§ Task instructions:
Write out the data again in full, exactly as it reads.

--- START ---

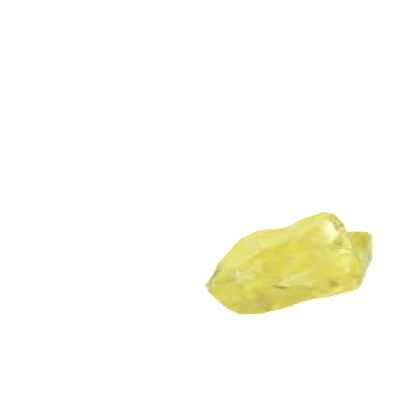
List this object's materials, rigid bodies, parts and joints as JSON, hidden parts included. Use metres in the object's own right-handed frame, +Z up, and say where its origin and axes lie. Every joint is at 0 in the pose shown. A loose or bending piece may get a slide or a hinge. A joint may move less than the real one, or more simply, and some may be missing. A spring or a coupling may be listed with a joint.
{
  "type": "raw citrine chunk",
  "caption": "Loose chunk of broken clear yellow quartz with smooth dished fracture faces, sharp ridges and a flat face to rest on.",
  "frame": {"origin": "middle of the chunk's footprint, at the height of its flat resting face", "axes": "+X along the chunk's length, from its pointed tip towards its broad end; +Y towards its back; +Z up, out of the resting face"},
  "size_m": [0.0474, 0.0318, 0.0216],
  "materials": {
    "citrine": "glassy, smooth broken faces"
  },
  "bodies": {
    "root": {"citrine_chunk": "citrine"}
  },
  "joints": []
}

--- END ---

§ Answer:
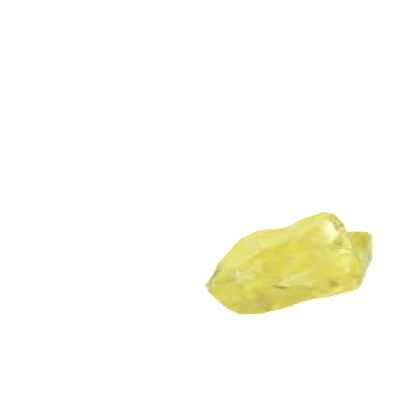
List this object's materials, rigid bodies, parts and joints as JSON, hidden parts included. Use metres in the object's own right-handed frame, +Z up, and say where its origin and axes lie. Every joint is at 0 in the pose shown. A loose or bending piece may get a slide or a hinge. A joint may move less than the real one, or more simply, and some may be missing. A spring or a coupling may be listed with a joint.
{
  "type": "raw citrine chunk",
  "caption": "Loose chunk of broken clear yellow quartz with smooth dished fracture faces, sharp ridges and a flat face to rest on.",
  "frame": {"origin": "middle of the chunk's footprint, at the height of its flat resting face", "axes": "+X along the chunk's length, from its pointed tip towards its broad end; +Y towards its back; +Z up, out of the resting face"},
  "size_m": [0.0474, 0.0318, 0.0216],
  "materials": {
    "citrine": "glassy, smooth broken faces"
  },
  "bodies": {
    "root": {"citrine_chunk": "citrine"}
  },
  "joints": []
}